If you are buying cheese to serve over a couple of days or as part of a buffet, it is advisable to buy a few larger pieces. This will both look better and keep better than many small bits.
To help visualise weights, a good tip is to consider that a regular supermarket pat of butter weighs between 200 and 250 grams.
Farmhouse cheese is handmade and thus varies with each day’s production and changes as it matures. As such it is necessary to apply a common sense approach to cheese care and respond to the cheese you have in front of you, as opposed to following rigid guidelines. Here are some pointers which will help you to ensure you eat your cheese at its best.
We sell our cheese wrapped in waxed cheese paper, which achieves the best possible balance between maintaining humidity around the cheese and allowing it to breathe. We are happy to provide some extra cheese paper, you can add some to your basket by visiting “accompaniments“. If you wrap your cheese in cling film or foil, it can cause the cheese to sweat which will negatively affect the flavour.

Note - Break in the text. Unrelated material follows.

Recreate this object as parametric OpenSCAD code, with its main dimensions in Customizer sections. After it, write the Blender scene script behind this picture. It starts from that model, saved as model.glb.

Cut pieces of cheese should be kept in the refrigerator to slow the growth of mould on their cut surfaces. However, it is important to be aware that refrigerated cheese is more likely to dry out, particularly if it is not wrapped. The best option is to keep the cheese wrapped in its waxed paper within a box in the fridge. The container will help to prevent the cheese from drying out and prevent the cheese from absorbing flavours.
It is very important not to serve your cheese when it’s too cold as cold cheese can taste bland and inert. As a general rule of thumb you should bring it out of the fridge a few hours before you plan to serve it. You should keep your cheese wrapped whilst it is coming up to room temperature, to avoid any risk of it drying out. If it is especially warm you should reduce the amount of time the cheese is out of the fridge accordingly.